I would like to play around with the code for
WhisperForAudioClassification. I believe I can improve it and to prove that, I need to write my own code.
But of course, I don’t have the resources to train the model from scratch. Looking at this repo, this is how to load the classification model for fine-tuning:
model = AutoModelForAudioClassification.from_pretrained( model_args.model_name_or_path, // e.g. "openai/whisper-medium" from_tf=bool(".ckpt" in model_args.model_name_or_path), config=config, cache_dir=model_args.cache_dir, revision=model_args.model_revision, use_auth_token=True if model_args.use_auth_token else None, ignore_mismatched_sizes=model_args.ignore_mismatched_sizes, ) ...
The main part is
AutoModelForAudioClassification which loads a model of
WhisperForAudioClassification (code and weights). This is all good but if I fine tune the model this way, I’ll be doing that based on the current code. And I want to introduce my own code.

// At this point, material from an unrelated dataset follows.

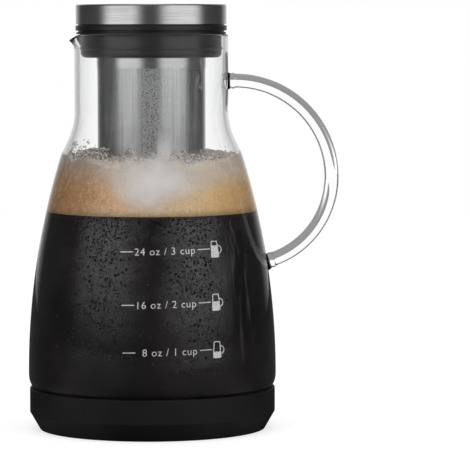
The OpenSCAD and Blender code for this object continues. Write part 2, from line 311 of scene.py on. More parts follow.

Basically, what I would like to learn is how to load the “openai/whisper-medium” weights into my own class. Of course, the weights and the class should be compatible. To expand on that, the
WhisperForAudioClassification class adds a head to the encoder part of the Whisper. And I want to code a new/different head while keep using the same encoder. Needless to say, the pretrained weights coming from “openai/whisper-medium” will only populate the encoder and not the head.
Can some one please help learn how to use my own code populated with pretrained weights?